Esto puede ser muy peligroso: se retroalimentan los unos a los otros, empiezan a odiar la normalidad y se expresan como diferentes de forma desafiante: creen que son diferentes e intentan acentuar estas diferencias, muchas veces a través de distintas tribus urbanas: Emos, Raperos, Góticos, Heavies, Hippies, Punks, Skaters, Rastafaris, Otakus, Hipsters, Rockabillies, Steampunks, Swaggers, Gamers, Pokemones, Grunges……
Estas subculturas tienen sus propios códigos de estilos de vida, formas de vestir, etc. Algunas son peligrosas porque incitan a cortarse, a vivir en estados depresivos permanentes, otras simplemente se centran en juegos obviando el mundo exterior.

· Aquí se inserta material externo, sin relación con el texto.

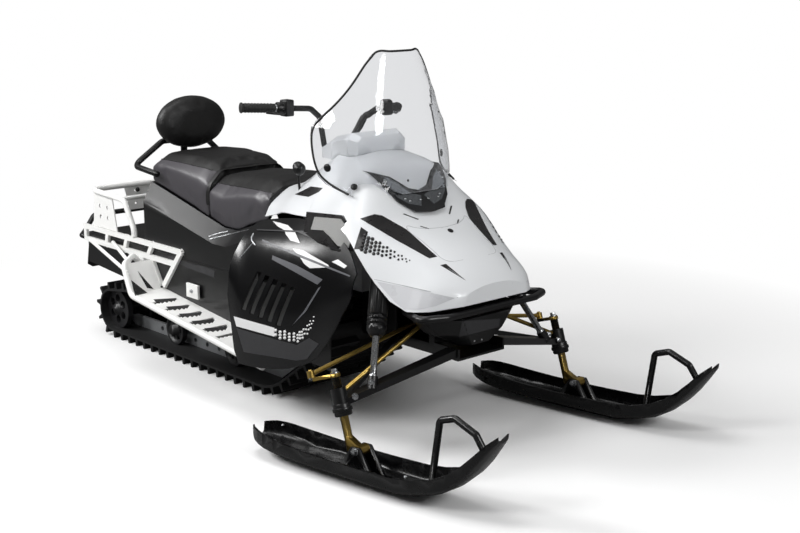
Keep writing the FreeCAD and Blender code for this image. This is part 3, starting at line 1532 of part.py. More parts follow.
def pitman():
    """The double arm on the steering post, its pins at the same reach as the kingpin arms."""
    centre = pitman_centre()
    shapes = [steering_arm(centre, RIGHT), steering_arm(centre, LEFT)]
    post_end = centre + KINGPIN * (s.steer_arm_thickness * 3)
    shapes.append(rod(centre, post_end, s.steer_arm_width * 0.5))
    return fuse(shapes)


def pitman_centre():
    """The foot of the steering post."""
    rise = (s.pitman_height - s.kingpin_foot_height) / KINGPIN.z
    return Vector(s.kingpin_foot_x, 0, s.kingpin_foot_height) + KINGPIN * rise


def rod_ends(side):
    """The two pins that a tie rod joins, at rest."""
    foot = kingpin_foot(side)
    turn = Rotation(KINGPIN, float(s.steer_angle))
    arm_start = foot + KINGPIN * (s.kingpin_length - s.steer_arm_thickness)
    outer = arm_start + turn.multVec(arm_pin(arm_start, side) - arm_start)
    centre = pitman_centre()
    inner = centre + turn.multVec(arm_pin(centre, side) - centre)
    lift = KINGPIN * (s.steer_arm_thickness + s.running_gap)
    return outer + lift, inner + lift


def tie_rod(side):
    """A rod with an eye round each pin."""
    outer, inner = rod_ends(side)
    height = KINGPIN * s.rod_eye_height
    middle = height * 0.5
    body = fuse([rod(outer + middle, inner + middle, s.rod_radius),
                 rod(outer, outer + height, s.rod_eye_radius), rod(inner, inner + height, s.rod_eye_radius)])
    bore_radius = s.rod_pin_radius + s.spindle_fit
    bores = [rod(end - height * 0.5, end + height * 1.5, bore_radius) for end in (outer, inner)]
    return body.cut(Part.makeCompound(bores))


# Skis: a channel section lofted along the ski, with a keel, a saddle and a loop handle
SKI_SHARES = (
    # along, half width, base height, rim height; heights are shares of the tip's rise
    (0.00, 0.34, 0.15, 0.33),
    (0.03, 0.62, 0.12, 0.34),
    (0.09, 0.86, 0.08, 0.32),
    (0.20, 0.97, 0.055, 0.29),
    (0.40, 1.00, 0.055, 0.27),
    (0.66, 1.00, 0.055, 0.29),
    (0.80, 0.95, 0.17, 0.39),
    (0.90, 0.80, 0.44, 0.62),
    (0.97, 0.52, 0.76, 0.90),
    (1.00, 0.34, 0.92, 1.00),
)
SKI_FLAT_SHARE = 0.055


def ski(side):
    """One ski with its runner, saddle cheeks, pin and handle."""
    y = side * s.ski_stance / 2
    tail = s.ski_pivot_x - s.ski_tail
    stations = []
    for share, wide, base, rim in SKI_SHARES:
        half = s.ski_half_width * wide
        low = s.ski_tip_rise * base
        high = s.ski_tip_rise * rim
        corners = [(half, high), (half * 0.94, along(low, high, 0.2)), (half * 0.3, low), (-half * 0.3, low),
                   (-half * 0.94, along(low, high, 0.2)), (-half, high)]
        stations.append((tail + s.ski_length * share, [(y + across, up) for across, up in corners]))
    shell = band(stations, s.ski_wall, 2)
    return shell


def ski_extras(side):
    """Keel, saddle and handle of one ski."""
    y = side * s.ski_stance / 2
    tail = s.ski_pivot_x - s.ski_tail
    low = s.ski_tip_rise * SKI_FLAT_SHARE
    wide = s.runner_half_width
    keel = prism([Vector(along(tail, tail + s.ski_length, 0.2), y - wide, low + s.ski_wall / 2),
                  Vector(along(tail, tail + s.ski_length, 0.3), y - wide, 0),
                  Vector(along(tail, tail + s.ski_length, 0.62), y - wide, 0),
                  Vector(along(tail, tail + s.ski_length, 0.72), y - wide, low + s.ski_wall / 2)],
                 SIDEWAYS * (2 * wide))
    cheeks = []
    for cheek in (-1, 1):
        start = y + cheek * s.saddle_half_width - (s.saddle_wall if cheek > 0 else 0)
        cheeks.append(prism([
            Vector(s.ski_pivot_x - s.saddle_half_width * 2.6, start, low + s.ski_wall / 2),
            Vector(s.ski_pivot_x + s.saddle_half_width * 2.6, start, low + s.ski_wall / 2),
            Vector(s.ski_pivot_x + s.ski_pin_radius * 2, start, s.ski_pivot_height + s.ski_pin_radius * 1.6),
            Vector(s.ski_pivot_x - s.ski_pin_radius * 2, start, s.ski_pivot_height + s.ski_pin_radius * 1.6),
        ], SIDEWAYS * s.saddle_wall))
    pivot = Vector(s.ski_pivot_x, y, s.ski_pivot_height)
    half = SIDEWAYS * (s.saddle_half_width + s.ski_pin_radius)
    pin = rod(pivot - half, pivot + half, s.ski_pin_radius)
    handle_shares = ((0.742, 0.118), (0.767, 0.985), (0.823, 1.05), (0.903, 0.93), (0.95, 0.70))
    handle = tube([Vector(tail + s.ski_length * fore, y, s.ski_tip_rise * up) for fore, up in handle_shares],
                  s.handle_tube_radius, s.handle_tube_radius * 1.5)
    return [keel, pin, handle] + cheeks


for side, word in ((RIGHT, "right"), (LEFT, "left")):
    turn = steered(kingpin_foot(side), KINGPIN)
    solid("spindle_" + word, spindle(side), turn)
    solid("tie_rod_" + word, tie_rod(side))
    solid("ski_" + word, fuse([ski(side)] + ski_extras(side)), turn)

solid("lower_arms", pair(lower_arm(LEFT)))
solid("upper_links", pair(upper_link(LEFT)))
solid("shocks", pair(shock(LEFT)))
solid("pitman_arm", pitman(), steered(pitman_centre(), KINGPIN))


# Handlebar on its leaning column
LEAN = math.radians(s.column_angle)
COLUMN = Vector(-math.sin(LEAN), 0, math.cos(LEAN))
bar_centre = Vector(s.bar_centre_x, 0, s.bar_centre_height)
bar_turn = steered(bar_centre, COLUMN)
column_foot = bar_centre - COLUMN * s.column_length

# Console with its holes for the column and the gear lever, and the lever itself
lever_foot = Vector(s.lever_x, s.lever_y, along(s.console_low, s.console_high, 0.42))
lever_top = lever_foot + Vector(-s.lever_length * 0.08, 0, s.lever_length)
column_bore = rod(column_foot, bar_centre, s.column_radius + s.spindle_fit)
lever_hole = rod(lever_foot - UP * s.lever_stem_radius, lever_top, s.lever_stem_radius + s.running_gap)
console_shell = band(console_lines, s.panel_wall, CONSOLE_STEPS)
crossing = console_shell.common(column_bore).CenterOfGravity
bush_middle = bar_centre + COLUMN * COLUMN.dot(crossing - bar_centre)
half_bush = COLUMN * (s.column_bush_length / 2)
bush = rod(bush_middle - half_bush, bush_middle + half_bush, s.column_radius + s.column_bush_wall)
solid("console", fuse([console_shell, bush]).cut(Part.makeCompound([column_bore, lever_hole])))
solid("gear_lever", fuse([rod(lever_foot, lever_top, s.lever_stem_radius),
                          Part.makeSphere(s.lever_knob_radius, lever_top)]))


def bar_points(side):
    """One half of the bar from its clamp out to the grip's end."""
    half = s.bar_half_width
    forward = s.grip_length * 0.35
    rise = s.grip_length * 1.2
    return [bar_centre,
            bar_centre + Vector(0, side * half * 0.14, 0),
            bar_centre + Vector(forward * 0.6, side * half * 0.29, rise * 0.8),
            bar_centre + Vector(forward * 0.9, side * half * 0.44, rise * 1.02),
            bar_centre + Vector(-forward * 1.56, side * half, rise * 0.99)]


bar_halves = [tube(bar_points(side), s.bar_tube_radius, s.bar_tube_radius * 3) for side in (RIGHT, LEFT)]
column = rod(column_foot, bar_centre + COLUMN * s.column_radius, s.column_radius)
solid("handlebar", fuse(bar_halves + [column]), bar_turn)


def grips():
    """A ribbed sleeve on each end of the bar."""
    shapes = []
    for side in (RIGHT, LEFT):
        inner, end = bar_points(side)[-2:]
        direction = (end - inner).normalize()
        start = end - direction * s.grip_length
        sleeve = rod(start, end + direction * s.overrun, s.grip_radius)
        bore = rod(start - direction * s.overrun, end, s.bar_tube_radius)
        shapes.append(sleeve.cut(bore))
    return Part.makeCompound(shapes)


solid("grips", grips(), bar_turn)


def controls():
    """Switch blocks and levers beside each grip."""
    shapes = []
    for side in (RIGHT, LEFT):
        inner, end = bar_points(side)[-2:]
        direction = (end - inner).normalize()
        start = end - direction * (s.grip_length + s.grip_radius * 2.4)
        block = rod(start, start + direction * (s.grip_radius * 2), s.grip_radius * 1.35)
        bore = rod(start - direction * s.overrun, end, s.bar_tube_radius)
        shapes.append(block.cut(bore))
    return Part.makeCompound(shapes)


solid("bar_controls", controls(), bar_turn)

doc.recompute()
for piece in doc.Objects:
    if "Invalid" in piece.State or "Error" in piece.State:
        raise RuntimeError("{} failed to compute".format(piece.Name))
os.makedirs("parts", exist_ok=True)
for label, piece in pieces.items():
    if piece.Shape.isNull() or not piece.Shape.isValid():
        raise RuntimeError("{} has no valid shape".format(label))
    piece.Shape.exportStep("parts/{}.step".format(label))
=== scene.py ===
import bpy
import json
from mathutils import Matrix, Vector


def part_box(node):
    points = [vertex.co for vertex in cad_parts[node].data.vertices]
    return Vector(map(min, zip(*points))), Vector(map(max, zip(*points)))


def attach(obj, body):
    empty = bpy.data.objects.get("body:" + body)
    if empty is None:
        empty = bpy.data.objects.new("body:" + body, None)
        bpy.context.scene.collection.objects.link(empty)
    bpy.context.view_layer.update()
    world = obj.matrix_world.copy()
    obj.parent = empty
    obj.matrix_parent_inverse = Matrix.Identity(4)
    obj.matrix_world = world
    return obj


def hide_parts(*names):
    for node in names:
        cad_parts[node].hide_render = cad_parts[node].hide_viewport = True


bl_info = {
    "name": "Two-seat utility snowmobile",
    "version": (1, 0, 0),
    "blender": (4, 5, 0),
    "location": "3D Viewport > Sidebar > Snowmobile",
    "description": "Dresses the packed snowmobile frame with panels, seats, glass and fittings",
    "category": "Object",
}

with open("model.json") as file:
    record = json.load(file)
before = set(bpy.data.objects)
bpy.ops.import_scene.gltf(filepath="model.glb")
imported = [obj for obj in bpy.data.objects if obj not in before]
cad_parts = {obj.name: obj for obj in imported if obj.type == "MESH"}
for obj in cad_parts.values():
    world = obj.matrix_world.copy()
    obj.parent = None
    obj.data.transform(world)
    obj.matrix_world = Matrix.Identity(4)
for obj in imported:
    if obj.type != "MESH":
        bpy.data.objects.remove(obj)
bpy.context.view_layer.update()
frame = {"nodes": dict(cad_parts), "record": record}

import json
import math

import bpy
from bpy.props import FloatProperty, FloatVectorProperty, PointerProperty
from mathutils import Quaternion, Vector
from mathutils.bvhtree import BVHTree
from mathutils.kdtree import KDTree

BODIES = frame["record"]["behaviour"]["bodies"]
BODY_OF = {node: body for body, nodes in BODIES.items() for node in nodes}
SLOT_OF = {row["node"]: row["material_slot"] for row in frame["record"]["subparts"]}
JOINTS = {joint["name"]: joint for joint in frame["record"]["behaviour"]["joints"]}
MM = 0.001
# Turns between faces: up to the first they are merged before a bevel, from the second on rounded
FLAT_TURN, SHARP_TURN = math.radians(1), math.radians(40)
# Cosine of the turn up to which two faces are shaded as one surface
SAME_SURFACE = 0.75
# Reach over which the large mouldings' shading is averaged, in metres
EVENING_REACH = 0.035
# How far a film may lie from its flat outline, in metres, before it takes the nearest surface
FILM_JUMP = 0.04
# Longest edge of a film's mesh
FILM_EDGE = 14 * MM
RIGHT, LEFT = -1, 1
SIDES = (("right", RIGHT), ("left", LEFT))
UP = Vector((0, 0, 1))
SIDEWAYS = Vector((0, 1, 0))

# The camera that took the photograph, in metres and degrees, and its picture in pixels
CAMERA_PLACE = Vector((4.256, -3.395, 1.740))
CAMERA_AZIMUTH = math.radians(47.723)
CAMERA_ELEVATION = math.radians(12.846)
LENS_MM = 61.48
SENSOR_MM = 36.0
PICTURE_WIDTH, PICTURE_HEIGHT = 800, 533

# Outlines on the near side of the machine, as pixels of that picture
STRIPE_PIXELS = ((360, 218.7), (374.5, 214.2), (382, 215.5), (406.5, 229.5), (437, 256.6), (429.4, 258.5),
                 (396, 240))
WEDGE_PIXELS = ((361, 227), (368, 232), (362.5, 249), (354, 249.3))
SLIVER_PIXELS = ((440.2, 265.2), (446, 264), (465.7, 280.5))
HONEYCOMB_TOP_PIXELS = ((365.5, 233.5), (409, 259))
HONEYCOMB_LOW_PIXELS = ((361, 252), (411, 263.5))
STRIP_TOP_PIXELS = ((275.5, 329), (297, 333.5), (306, 326), (313, 316))
STRIP_LOW_PIXELS = ((275.5, 338), (297, 343), (308.5, 334.5), (315.5, 319))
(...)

Pertenecer a uno de estos grupos es una forma de autoafirmarse, pero el problema es que no se dan cuenta que aislarse del mundo exterior viviendo en su propia subcultura puede llegar a ser una forma de marginación, de la que en algún momento tendrán que salir para enfrentarse a la vida real, o al menos compaginar ambos mundos.
Lo principal es que los padres detecten síntomas de que algo en los chicos no va bien. Su mal genio, la oposición, querer saber más que nadie, son completamente normales.

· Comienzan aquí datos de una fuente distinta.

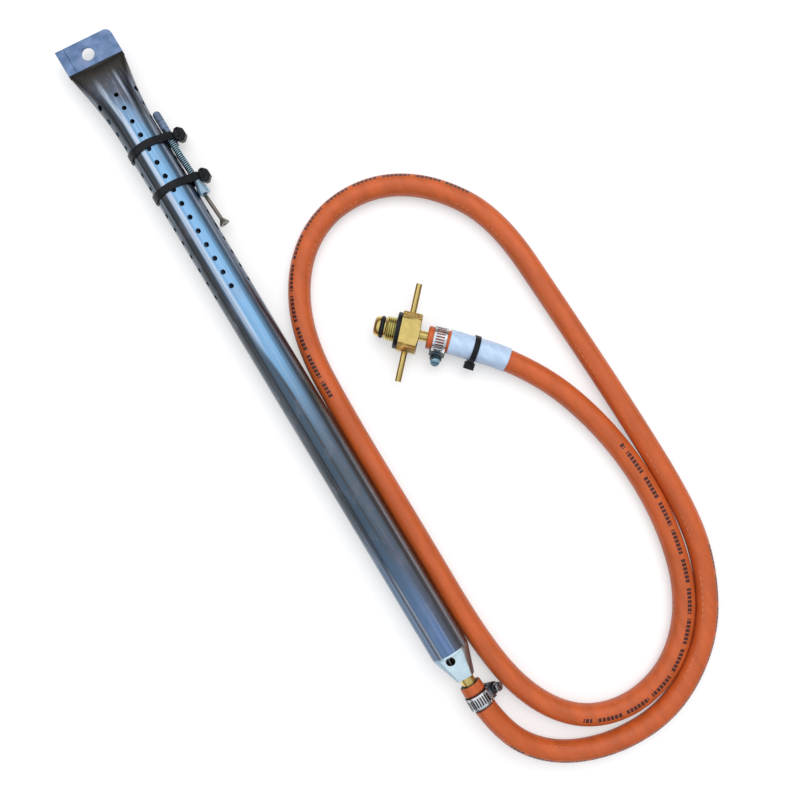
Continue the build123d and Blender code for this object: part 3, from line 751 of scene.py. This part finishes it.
def hose_cover(colours, sizes, burner_clamp):
    """Orange cover: a faint braid under the skin, a row of stitches, and a plain broken line."""
    look = Look("orange_hose_cover", colours.hose, 0.0, 0.38)
    strip = look.node("ShaderNodeUVMap", uv_map="lay").outputs[0]
    split = look.node("ShaderNodeSeparateXYZ", {0: strip})
    along, around = split.outputs["X"], split.outputs["Y"]
    fine = look.grain(0.0012)
    look.cloudy(look.grain(0.03, 0.008), 0.88, 1.14)
    look.tint_where(fine, 0.35, 0.7, 0.25, shaded(colours.hose, 0.8))
    # the hose lies twisted, so the line winds between the outside of the loop and its top:
    # where it starts to turn, where it stops, and how far it has turned
    turned_by = between(along, 0.28, 0.50, 50 / 360, 44 / 360)
    for start, end, degrees in ((0.64, 0.78, -42), (0.80, 1.02, 8), (1.12, 1.25, -4)):
        turned_by = plus(turned_by, between(along, start, end, 0.0, degrees / 360))
    millimetre = MM / (pi * sizes.outside)
    offset = maths("WRAP", minus(around, turned_by), 0.5, -0.5)
    worn = look.grain(0.035, detail=1)
    stitch, dash, dash_group, dark_half = 4.2 * MM, 2.6 * MM, 19.1 * MM, 6.5 * MM
    look.tint(colours.stitch, line_at(offset, -92 / 360, 0.45 * millimetre),
              repeated(along, stitch, 0.62), between(worn, 0.45, 0.60), 0.50)
    look.tint(colours.print, line_at(offset, 0.0, 1.6 * millimetre, solid=0.85),
              repeated(along, sizes.print_repeat, 0.454, 0.045), repeated(along, dash_group, 0.84),
              repeated(along, dash, 0.76), 0.95)
    # painted shade on the cover under the burner's clamp, seen through the band's slots
    look.tint(shaded(colours.hose, 0.09), line_at(along, burner_clamp, dark_half, 0.97, 0.75))
    look.rough(fine, 0.33, 0.46)
    # the braid: two crossing sets of strands that show faintly through the skin
    strands, strand_rise = 12, 4.2 * MM
    turns = times(around, strands * 2 * pi)
    rise = times(along, 2 * pi / strand_rise)
    crossing = plus(maths("SINE", plus(turns, rise)), maths("SINE", minus(turns, rise)))
    look.bump(times(crossing, 0.5), 0.00002, 0.35)
    look.bump(fine, 0.00004, 0.4)
    return look.made()


def film(colours):
    """Blank pale film with faint wrinkles."""
    look = Look("tag_film", colours.tag, 0.0, 0.30)
    wrinkle = look.grain(0.011, 0.003, detail=4)
    fine = look.grain(0.0015, detail=2)
    look.cloudy(wrinkle, 0.88, 1.05)
    look.tint_where(fine, 0.55, 0.75, 0.25, shaded(colours.tag, 0.8))
    look.rough(fine, 0.25, 0.38)
    look.bump(wrinkle, 0.0004, 0.6)
    return look.made()


# ---- the hose's line ----

def hose_line():
    """The route as one smooth spline, read back as closely spaced points."""
    curve = bpy.data.curves.new("hose_route", "CURVE")
    curve.dimensions = "3D"
    curve.resolution_u = 16
    spline = curve.splines.new("NURBS")
    spline.points.add(len(HOSE_ROUTE) - 1)
    for point, place in zip(spline.points, HOSE_ROUTE):
        point.co = (*(value * MM for value in place), 1)
    spline.order_u = 3
    spline.use_endpoint_u = True
    holder = new_object("hose_route", curve)
    line = bpy.data.meshes.new_from_object(holder)
    points = [vertex.co.copy() for vertex in line.vertices]
    bpy.data.objects.remove(holder)
    bpy.data.meshes.remove(line)
    return points


def rings_along(points):
    """For each point: its distance along, its place, and two directions across the line."""
    rings = []
    walked = 0.0
    up = Vector((0, 0, 1))
    for index, here in enumerate(points):
        before = points[max(index - 1, 0)]
        after = points[min(index + 1, len(points) - 1)]
        along = (after - before).normalized()
        walked += (here - before).length
        up = (up - along * up.dot(along)).normalized()
        rings.append((walked, here, up, along.cross(up)))
    return rings


# ---- operators ----

class POKER_OT_stage(bpy.types.Operator):
    """Adds the floor, the world, the lamp and the camera"""
    bl_idname = "poker.stage"
    bl_label = "Stage"

    def execute(self, context):
        settings = context.scene.poker_stage
        context.scene.view_settings.view_transform = "Standard"
        self.add_floor()
        self.add_world(context, settings)
        self.add_lamp(settings)
        self.add_camera(context, settings)
        return {"FINISHED"}

    def add_floor(self):
        deselect()
        bpy.ops.mesh.primitive_plane_add(size=80, location=(0.28, 0.09, GROUND))
        floor = bpy.context.object
        floor.name = "floor"
        look = Look("white_floor", (0.62, 0.62, 0.62), 0.0, 0.9)
        look.inputs["Specular IOR Level"].default_value = 0.0
        look.inputs["Emission Color"].default_value = (1, 1, 1, 1)
        rays = look.node("ShaderNodeLightPath").outputs
        seen = maths("MAXIMUM", rays["Is Camera Ray"], rays["Is Glossy Ray"])
        seen = maths("MAXIMUM", seen, rays["Is Transmission Ray"])
        look.tree.links.new(times(seen, 0.42), look.inputs["Emission Strength"])
        floor.data.materials.append(look.material)

    def add_world(self, context, settings):
        """An open sky overhead, dimmer toward +X, with dark surroundings low down."""
        world = bpy.data.worlds.new("studio")
        world.use_nodes = True
        tree = world.node_tree
        background = tree.nodes["Background"]
        direction = node(tree, "ShaderNodeTexCoord").outputs["Generated"]
        split = node(tree, "ShaderNodeSeparateXYZ", {0: direction})
        sky = mix(between(split.outputs["X"], -0.10, 0.12), (1.0, 1.02, 1.06), (0.66, 0.68, 0.72))
        sky = mix(between(split.outputs["Z"], 0.30, 0.66), (0.20, 0.19, 0.19), sky)
        tree.links.new(sky, background.inputs["Color"])
        background.inputs["Strength"].default_value = settings.sky
        context.scene.world = world

    def add_lamp(self, settings):
        """One broad soft lamp from the side, for form."""
        data = bpy.data.lights.new("side_lamp", "AREA")
        data.shape = "RECTANGLE"
        data.size = data.size_y = 1.4
        data.energy = settings.lamp
        data.color = (1.0, 0.98, 0.95)
        lamp = new_object("side_lamp", data)
        lamp.location = (-0.1, 0.6, 1.5)
        lamp.visible_glossy = False
        toward = Vector((0.3, 0.08, 0)) - lamp.location
        lamp.rotation_euler = toward.to_track_quat("-Z", "Y").to_euler()

    def add_camera(self, context, settings):
        data = bpy.data.cameras.new("camera")
        data.lens = settings.lens
        camera = new_object("camera", data)
        camera.location = settings.camera
        camera.rotation_euler.z = settings.roll
        context.scene.camera = camera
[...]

Aislamiento, tristeza, apatía, falta de interés por todo, absentismo escolar continuado NO ES NORMAL. En estos casos es necesario actuar, intentar ofrecerles apoyo, “ponerse en sus zapatos”, y en caso de que nada funcione, intentar que hablen con un profesional.
Muchos dirán que no tienen por qué contarle sus cosas a un desconocido, pero la idea es: precisamente porque es una persona que no te conoce no te va a juzgar, te va a escuchar y te va a dar algunos consejos para que estés más cómodo contigo mismo.
No te conoce a ti, pero conoce los problemas de la adolescencia, las cosas que pasan, cómo se siente y cómo se piensa a esta edad, y no te va a dar consejos o charlas interminables sobre “lo que tendrías que hacer”, sólo te guiará para que tengas confianza en ti mismo, aprendas a batallar contra los estados de ánimo negativos, aprendas a quererte y valorarte, consigas no sentirte tan perdido, puedas ver distintas opciones que son como distintos caminos en la vida.
Desgraciadamente nuestra cultura va hacia caminos poco alentadores para tener una adolescencia tranquila. Hay demasiados factores que van apareciendo, que antes no tenían tanto peso específico, y que hace que esta edad sea muy vulnerable.
La paciencia es fundamental, pero la alerta, la vigilancia prudente a su mundo emocional es fundamental en estas edades.